## Work to do
Your task is to give the data again, exactly, with every line intact.

===== Stored data

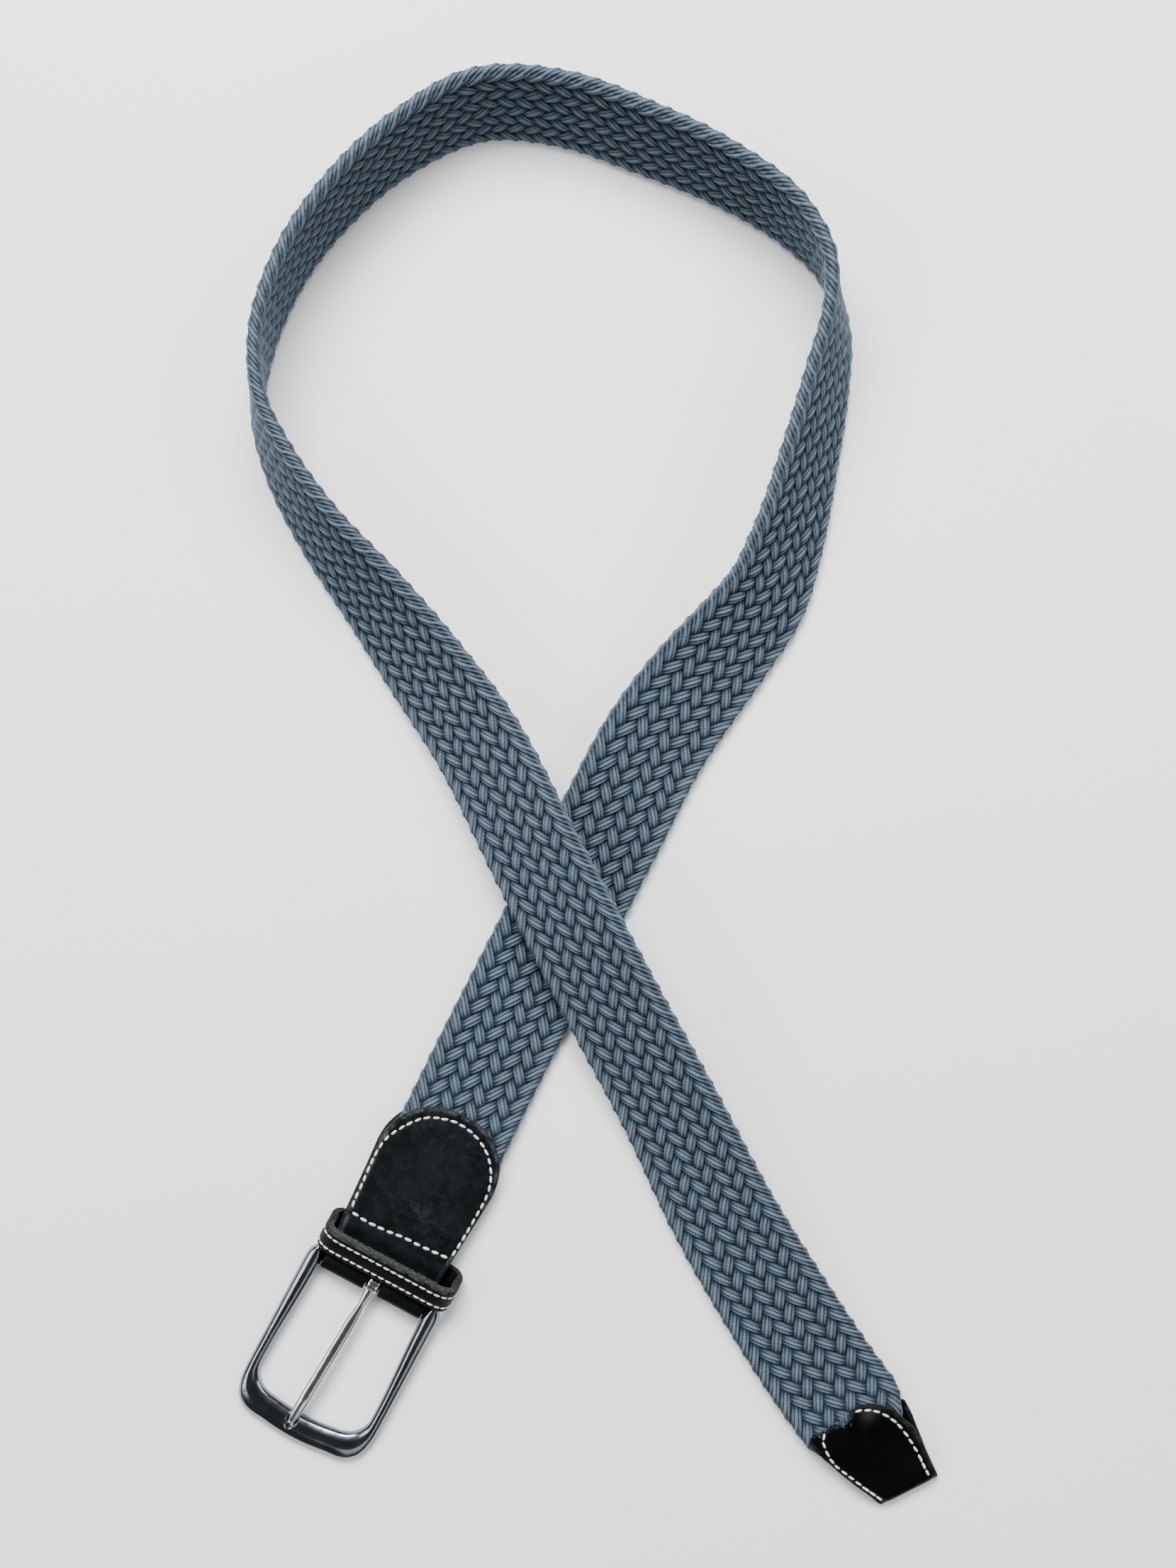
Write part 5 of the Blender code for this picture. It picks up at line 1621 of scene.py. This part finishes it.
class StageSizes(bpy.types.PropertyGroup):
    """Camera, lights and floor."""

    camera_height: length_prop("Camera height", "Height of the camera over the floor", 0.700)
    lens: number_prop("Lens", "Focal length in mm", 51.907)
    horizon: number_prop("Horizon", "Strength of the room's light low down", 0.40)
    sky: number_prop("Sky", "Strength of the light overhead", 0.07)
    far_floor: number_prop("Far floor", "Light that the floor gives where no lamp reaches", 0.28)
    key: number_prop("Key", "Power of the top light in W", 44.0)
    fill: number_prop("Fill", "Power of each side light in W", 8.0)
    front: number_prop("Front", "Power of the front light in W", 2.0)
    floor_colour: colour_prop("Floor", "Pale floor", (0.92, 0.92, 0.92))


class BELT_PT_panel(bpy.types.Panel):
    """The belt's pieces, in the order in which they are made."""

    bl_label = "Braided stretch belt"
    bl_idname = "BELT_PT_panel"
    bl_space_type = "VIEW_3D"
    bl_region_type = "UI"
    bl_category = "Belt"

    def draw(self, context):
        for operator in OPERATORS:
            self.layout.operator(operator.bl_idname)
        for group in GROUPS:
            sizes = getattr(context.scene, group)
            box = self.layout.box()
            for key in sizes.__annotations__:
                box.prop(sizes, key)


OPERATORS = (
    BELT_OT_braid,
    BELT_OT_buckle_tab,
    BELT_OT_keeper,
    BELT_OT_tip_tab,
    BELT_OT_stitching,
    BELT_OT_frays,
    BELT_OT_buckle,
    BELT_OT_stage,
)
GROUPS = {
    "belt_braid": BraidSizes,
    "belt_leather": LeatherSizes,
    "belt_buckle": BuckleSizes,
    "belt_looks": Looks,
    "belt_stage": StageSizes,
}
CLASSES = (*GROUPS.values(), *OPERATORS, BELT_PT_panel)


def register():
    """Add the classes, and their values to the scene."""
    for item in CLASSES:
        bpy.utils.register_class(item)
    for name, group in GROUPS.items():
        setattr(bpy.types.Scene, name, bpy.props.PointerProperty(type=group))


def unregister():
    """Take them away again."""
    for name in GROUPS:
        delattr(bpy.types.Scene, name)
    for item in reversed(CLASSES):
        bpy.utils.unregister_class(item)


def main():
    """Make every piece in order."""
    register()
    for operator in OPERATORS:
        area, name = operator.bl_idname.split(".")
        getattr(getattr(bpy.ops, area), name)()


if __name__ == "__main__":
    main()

==========

## Task answer
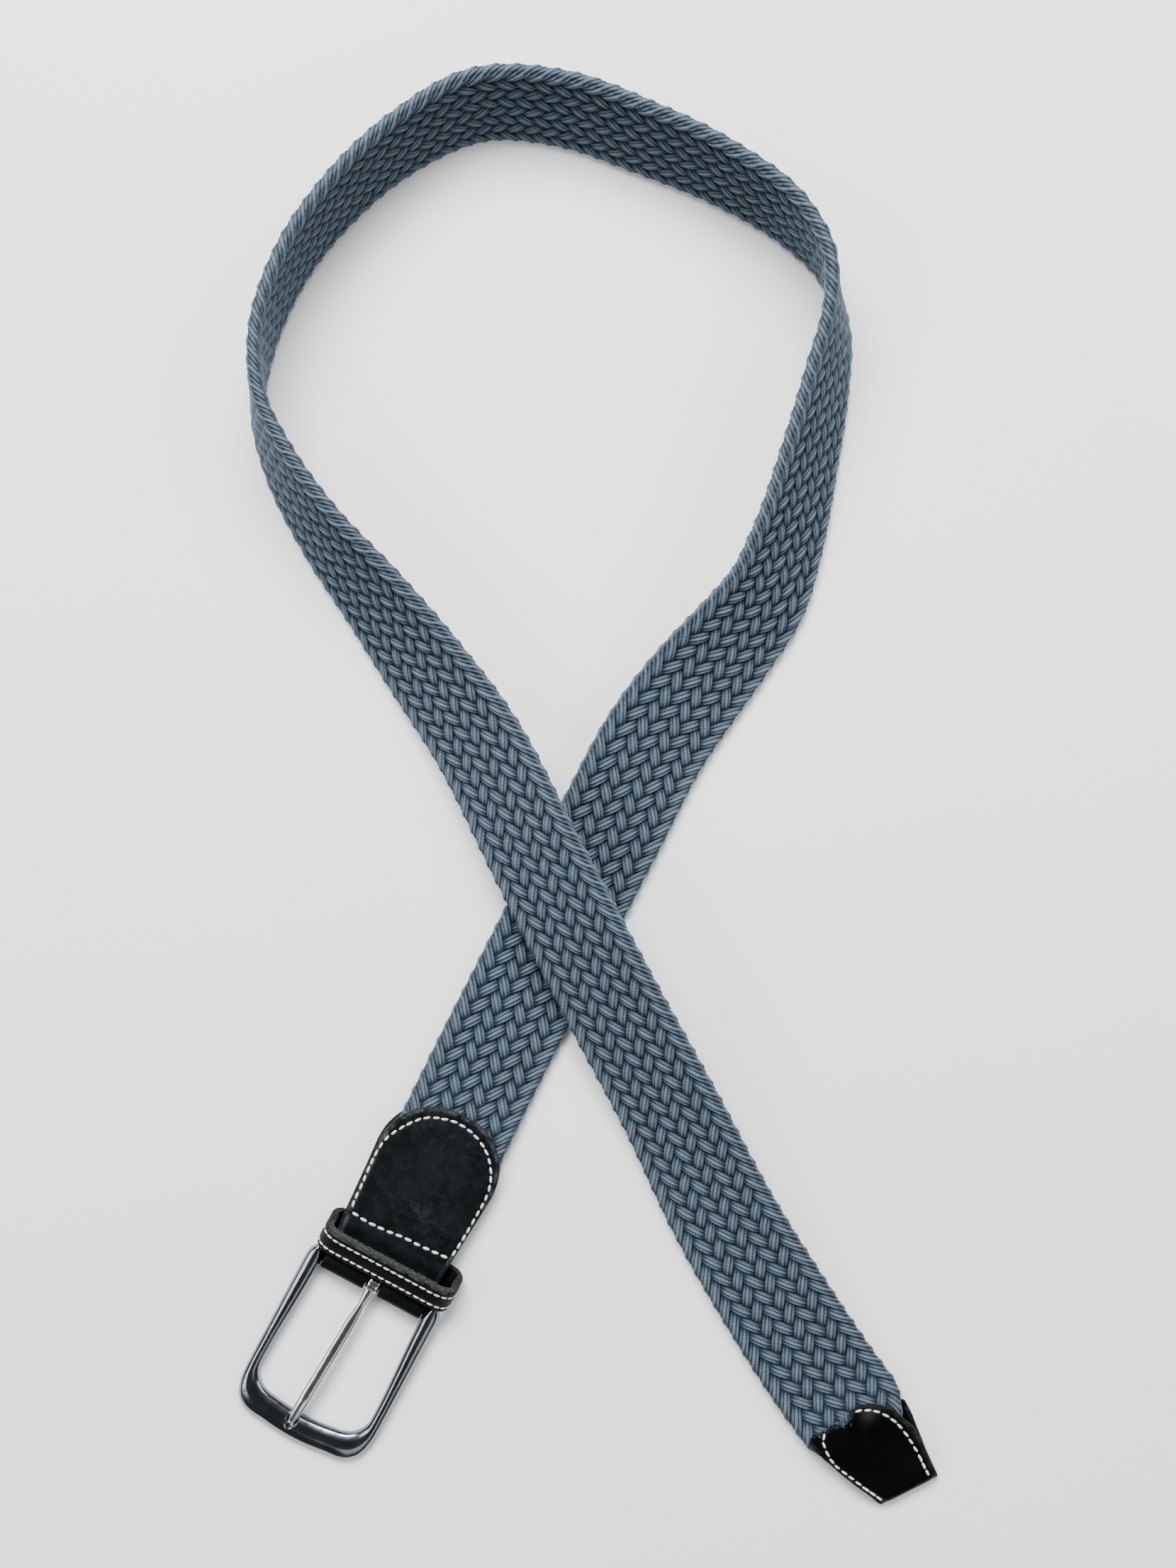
Write part 5 of the Blender code for this picture. It picks up at line 1621 of scene.py. This part finishes it.
class StageSizes(bpy.types.PropertyGroup):
    """Camera, lights and floor."""

    camera_height: length_prop("Camera height", "Height of the camera over the floor", 0.700)
    lens: number_prop("Lens", "Focal length in mm", 51.907)
    horizon: number_prop("Horizon", "Strength of the room's light low down", 0.40)
    sky: number_prop("Sky", "Strength of the light overhead", 0.07)
    far_floor: number_prop("Far floor", "Light that the floor gives where no lamp reaches", 0.28)
    key: number_prop("Key", "Power of the top light in W", 44.0)
    fill: number_prop("Fill", "Power of each side light in W", 8.0)
    front: number_prop("Front", "Power of the front light in W", 2.0)
    floor_colour: colour_prop("Floor", "Pale floor", (0.92, 0.92, 0.92))


class BELT_PT_panel(bpy.types.Panel):
    """The belt's pieces, in the order in which they are made."""

    bl_label = "Braided stretch belt"
    bl_idname = "BELT_PT_panel"
    bl_space_type = "VIEW_3D"
    bl_region_type = "UI"
    bl_category = "Belt"

    def draw(self, context):
        for operator in OPERATORS:
            self.layout.operator(operator.bl_idname)
        for group in GROUPS:
            sizes = getattr(context.scene, group)
            box = self.layout.box()
            for key in sizes.__annotations__:
                box.prop(sizes, key)


OPERATORS = (
    BELT_OT_braid,
    BELT_OT_buckle_tab,
    BELT_OT_keeper,
    BELT_OT_tip_tab,
    BELT_OT_stitching,
    BELT_OT_frays,
    BELT_OT_buckle,
    BELT_OT_stage,
)
GROUPS = {
    "belt_braid": BraidSizes,
    "belt_leather": LeatherSizes,
    "belt_buckle": BuckleSizes,
    "belt_looks": Looks,
    "belt_stage": StageSizes,
}
CLASSES = (*GROUPS.values(), *OPERATORS, BELT_PT_panel)


def register():
    """Add the classes, and their values to the scene."""
    for item in CLASSES:
        bpy.utils.register_class(item)
    for name, group in GROUPS.items():
        setattr(bpy.types.Scene, name, bpy.props.PointerProperty(type=group))


def unregister():
    """Take them away again."""
    for name in GROUPS:
        delattr(bpy.types.Scene, name)
    for item in reversed(CLASSES):
        bpy.utils.unregister_class(item)


def main():
    """Make every piece in order."""
    register()
    for operator in OPERATORS:
        area, name = operator.bl_idname.split(".")
        getattr(getattr(bpy.ops, area), name)()


if __name__ == "__main__":
    main()